Begin EXTRACTED DATA

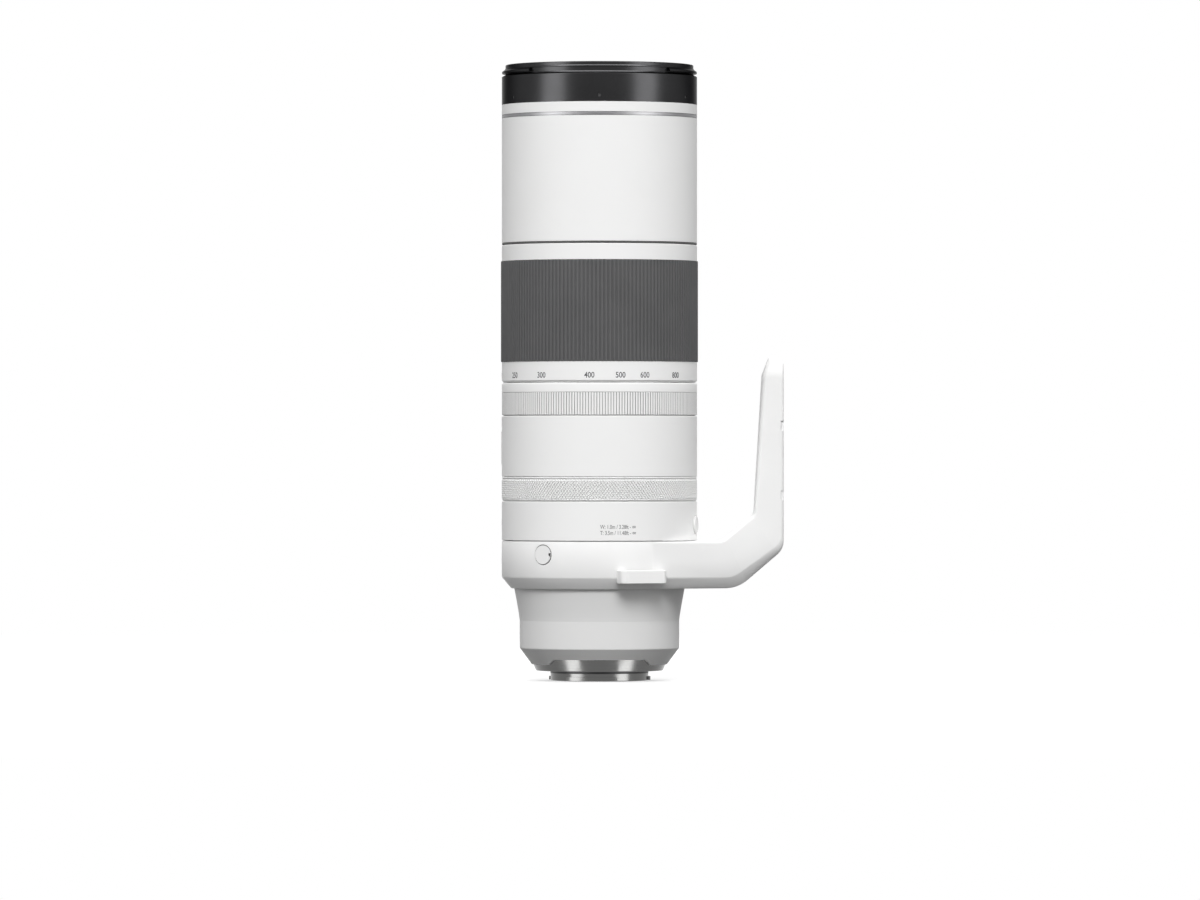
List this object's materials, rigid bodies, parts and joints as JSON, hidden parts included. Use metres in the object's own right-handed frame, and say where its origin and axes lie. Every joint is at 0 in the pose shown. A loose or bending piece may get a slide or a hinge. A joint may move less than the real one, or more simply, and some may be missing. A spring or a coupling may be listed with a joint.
{
  "type": "camera zoom lens",
  "caption": "Long telephoto zoom lens with a white barrel, rotating zoom, tension and focus rings, a black front ring and a rotating tripod collar with a long foot.",
  "frame": {"origin": "centre of the bayonet mount's flange plane", "axes": "+Z along the optical axis towards the front lens, +X towards the tripod foot, -X the top of the lens"},
  "size_m": [0.1465, 0.1191, 0.3192],
  "materials": {
    "white_shell": "off-white satin paint with a fine texture",
    "white_cast": "off-white satin paint on a casting",
    "white_metal": "off-white satin paint",
    "black_ring": "black satin",
    "black_metal": "black anodised",
    "black_plastic": "matt black",
    "inner_metal": "anodised grey",
    "cam_metal": "dark anodised",
    "trim_silver": "satin silver",
    "mount_metal": "turned and polished",
    "screw_steel": "plain steel",
    "grip_rubber": "matt dark grey",
    "seal_rubber": "matt black",
    "seal_felt": "black felt",
    "liner_plastic": "natural acetal",
    "gold_contacts": "gold plated",
    "board": "green solder mask",
    "switch_grey": "satin grey",
    "button_grey": "satin light grey",
    "knob_black": "matt black",
    "blade_black": "blackened steel sheet",
    "lens_glass": "coated",
    "front_glass": "coated with a faint green and purple sheen"
  },
  "bodies": {
    "barrel": {"mount_ring": "mount_metal", "mount_screws": "screw_steel", "mount_seal": "seal_rubber", "contact_block": "black_plastic", "contact_pins": "gold_contacts", "rear_baffle": "black_plastic", "rear_housing": "white_shell", "rear_cell": "black_metal", "rear_lenses": "lens_glass", "control_board": "board", "collar_retainer": "inner_metal", "collar_liners": "liner_plastic", "rear_barrel": "white_shell", "main_barrel": "white_shell", "guide_barrel": "inner_metal", "dust_seal": "seal_felt", "switch_panel": "white_shell"},
    "zoom_ring": {"zoom_ring": "white_shell", "zoom_grip": "grip_rubber", "cam_barrel": "cam_metal", "cam_screws": "screw_steel"},
    "front_group": {"extension_tube": "white_metal", "front_barrel": "white_shell", "trim_ring": "trim_silver", "name_ring": "white_shell", "filter_ring": "black_ring", "front_cell": "black_metal", "front_retainer": "black_plastic", "front_lenses": "front_glass", "front_followers": "liner_plastic"},
    "tension_ring": {"tension_ring": "white_shell"},
    "focus_ring": {"focus_ring": "white_shell"},
    "collar": {"tripod_collar": "white_cast", "tripod_bushes": "screw_steel", "collar_caps": "white_shell", "strap_lugs": "white_metal"},
    "lock_knob": {"lock_knob": "knob_black"},
    "focus_switch": {"focus_switch": "switch_grey"},
    "stabilizer_switch": {"stabilizer_switch": "switch_grey"},
    "function_button_1": {"function_button_1": "button_grey"},
    "function_button_2": {"function_button_2": "button_grey"},
    "zoom_carriage": {"zoom_carriage": "inner_metal", "carriage_followers": "liner_plastic", "variator_lens": "lens_glass", "focus_rods": "screw_steel", "focus_motor": "screw_steel"},
    "stabilizer_slider": {"stabilizer_slider": "inner_metal"},
    "stabilizer_cell": {"stabilizer_cell": "black_plastic", "stabilizer_lens": "lens_glass"},
    "focus_group": {"focus_cell": "black_plastic", "focus_lens": "lens_glass"},
    "iris_ring": {"iris_ring": "inner_metal"},
    "iris_blade_1": {"iris_blade_1": "blade_black"},
    "iris_blade_2": {"iris_blade_2": "blade_black"},
    "iris_blade_3": {"iris_blade_3": "blade_black"},
    "iris_blade_4": {"iris_blade_4": "blade_black"},
    "iris_blade_5": {"iris_blade_5": "blade_black"},
    "iris_blade_6": {"iris_blade_6": "blade_black"},
    "iris_blade_7": {"iris_blade_7": "blade_black"}
  },
  "joints": [
    {"name": "zoom_ring_turn", "type": "hinge", "parent": "barrel", "child": "zoom_ring", "pos_m": [0, 0, 0.185], "axis": [0, 0, -1], "range_deg": [0, 141]},
    {"name": "front_slide", "type": "slide", "parent": "barrel", "child": "front_group", "axis": [0, 0, 1], "range_m": [0, 0.09]},
    {"name": "carriage_slide", "type": "slide", "parent": "barrel", "child": "zoom_carriage", "axis": [0, 0, 1], "range_m": [0, 0.022]},
    {"name": "tension_turn", "type": "hinge", "parent": "barrel", "child": "tension_ring", "pos_m": [0, 0, 0.1406], "axis": [0, 0, 1], "range_deg": [0, 60]},
    {"name": "focus_ring_turn", "type": "hinge", "parent": "barrel", "child": "focus_ring", "pos_m": [0, 0, 0.0942], "axis": [0, 0, 1], "continuous": true},
    {"name": "collar_turn", "type": "hinge", "parent": "barrel", "child": "collar", "pos_m": [0, 0, 0.055], "axis": [0, 0, 1], "continuous": true},
    {"name": "knob_turn", "type": "hinge", "parent": "collar", "child": "lock_knob", "pos_m": [0, 0.0585, 0.055], "axis": [0, 1, 0], "range_deg": [0, 270]},
    {"name": "focus_switch_slide", "type": "slide", "parent": "barrel", "child": "focus_switch", "axis": [0, 0, 1], "range_m": [0, 0.004]},
    {"name": "stabilizer_switch_slide", "type": "slide", "parent": "barrel", "child": "stabilizer_switch", "axis": [0, 0, 1], "range_m": [0, 0.004]},
    {"name": "button_1_press", "type": "slide", "parent": "barrel", "child": "function_button_1", "axis": [-0.9781, 0.2079, 0], "range_m": [0, 0.0007], "stiffness_N_per_m": 400, "springref_m": -0.0005},
    {"name": "button_2_press", "type": "slide", "parent": "barrel", "child": "function_button_2", "axis": [0, -1, 0], "range_m": [0, 0.0007], "stiffness_N_per_m": 400, "springref_m": -0.0005},
    {"name": "stabilizer_y", "type": "slide", "parent": "zoom_carriage", "child": "stabilizer_slider", "axis": [0, 1, 0], "range_m": [-0.0008, 0.0008]},
    {"name": "stabilizer_x", "type": "slide", "parent": "stabilizer_slider", "child": "stabilizer_cell", "axis": [1, 0, 0], "range_m": [-0.0008, 0.0008]},
    {"name": "focus_slide", "type": "slide", "parent": "zoom_carriage", "child": "focus_group", "axis": [0, 0, 1], "range_m": [-0.007, 0.007]},
    {"name": "iris_turn", "type": "hinge", "parent": "zoom_carriage", "child": "iris_ring", "pos_m": [0, 0, 0.09], "axis": [0, 0, 1], "range_deg": [0, 30]},
    {"name": "blade_1_swing", "type": "hinge", "parent": "zoom_carriage", "child": "iris_blade_1", "pos_m": [0.02161, 0.00787, 0.086], "axis": [0, 0, 1], "range_deg": [0, 27.5]},
    {"name": "blade_2_swing", "type": "hinge", "parent": "zoom_carriage", "child": "iris_blade_2", "pos_m": [0.00732, 0.0218, 0.086], "axis": [0, 0, 1], "range_deg": [0, 27.5]},
    {"name": "blade_3_swing", "type": "hinge", "parent": "zoom_carriage", "child": "iris_blade_3", "pos_m": [-0.01248, 0.01932, 0.086], "axis": [0, 0, 1], "range_deg": [0, 27.5]},
    {"name": "blade_4_swing", "type": "hinge", "parent": "zoom_carriage", "child": "iris_blade_4", "pos_m": [-0.02289, 0.00229, 0.086], "axis": [0, 0, 1], "range_deg": [0, 27.5]},
    {"name": "blade_5_swing", "type": "hinge", "parent": "zoom_carriage", "child": "iris_blade_5", "pos_m": [-0.01606, -0.01647, 0.086], "axis": [0, 0, 1], "range_deg": [0, 27.5]},
    {"name": "blade_6_swing", "type": "hinge", "parent": "zoom_carriage", "child": "iris_blade_6", "pos_m": [0.00286, -0.02282, 0.086], "axis": [0, 0, 1], "range_deg": [0, 27.5]},
    {"name": "blade_7_swing", "type": "hinge", "parent": "zoom_carriage", "child": "iris_blade_7", "pos_m": [0.01963, -0.01199, 0.086], "axis": [0, 0, 1], "range_deg": [0, 27.5]}
  ],
  "couplings": [
    {"joint": "front_slide", "follows": "zoom_ring_turn", "m_per_rad": 0.036571},
    {"joint": "carriage_slide", "follows": "zoom_ring_turn", "m_per_rad": 0.0089397},
    {"joint": "blade_1_swing", "follows": "iris_turn", "ratio": 0.83},
    {"joint": "blade_2_swing", "follows": "iris_turn", "ratio": 0.83},
    {"joint": "blade_3_swing", "follows": "iris_turn", "ratio": 0.83},
    {"joint": "blade_4_swing", "follows": "iris_turn", "ratio": 0.83},
    {"joint": "blade_5_swing", "follows": "iris_turn", "ratio": 0.83},
    {"joint": "blade_6_swing", "follows": "iris_turn", "ratio": 0.83},
    {"joint": "blade_7_swing", "follows": "iris_turn", "ratio": 0.83}
  ]
}
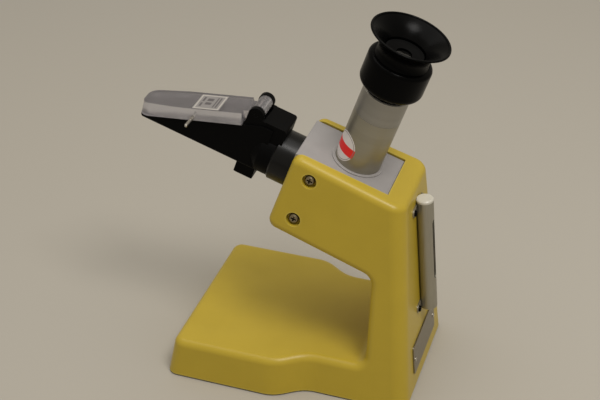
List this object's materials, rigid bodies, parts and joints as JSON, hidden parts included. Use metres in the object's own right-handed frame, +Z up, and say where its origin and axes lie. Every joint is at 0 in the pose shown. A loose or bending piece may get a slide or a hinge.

End EXTRACTED DATA

#### WRITTEN PROBLEM:
Among the entries above, how many lines hold the string "right"? Respond with nothing but the number.

#### EXPECTED ANSWER:
2